Our classroom time is structured much like a normal preschool. We have circle time, story time, then they have a bit of free play at the stations in the room. One is the craft table, there is an art area, a science table, sensory tubs and the kitchen/house area. We go over the calendar, say the pledge of allegiance and talk about our BIG WORD OF THE WEEK. Some of our big words are: nocturnal, vibration, camouflage, pollination, chlorophyll, evaporation, metamorphosis, etc. Very much like your classes ……BUT ….ours is just based on nature.

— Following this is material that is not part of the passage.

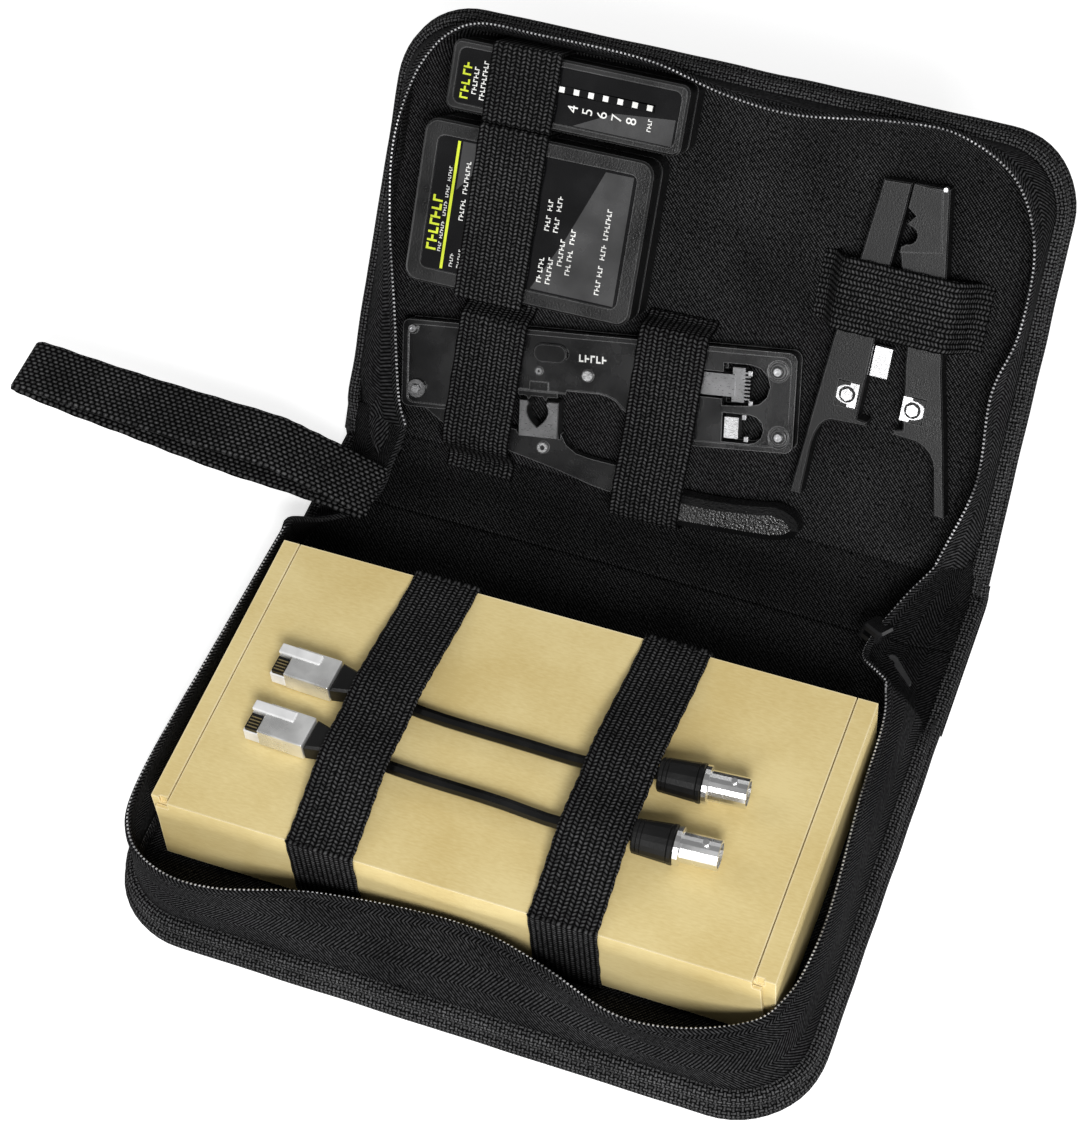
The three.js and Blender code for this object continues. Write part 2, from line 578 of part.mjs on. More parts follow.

Some of the benefits of Play in Nature for Children are:
- Children with ADHD are better able to concentrate after contact with nature
- Children with views of and contact with nature score higher on tests of concentration and self discipline. The greener the scenery the better the scores
- Children who play regularly in natural environments show more advanced motor fitness including coordination, balance and agility, and they are sick less often
- When children play in natural environments, their play is more diverse with imaginative and creative play that fosters language and collaborative skills
- Exposure to natural environments improves children’s cognitive development by improving their awareness reasoning and observational skills
- Nature buffers the impact of life’s stresses on children and helps them deal with adversity. The greater the amount of nature exposure, the greater the benefits.
- Play in a diverse natural environment reduces or eliminates bulling
- Nature helps children develop powers of observation and creativity and instills a sense of peace and being at one with the world.
- Early experiences with the natural world have been positively linked with the development of imagination and the sense of wonder
- Children who play in nature have more positive feelings about each other
- Natural environments stimulate social interaction between children.
Ok………that is all I have to tell you about my views on Play in Nature! I love my job at Pilcher Park and am grateful every day to get to talk to people who love nature.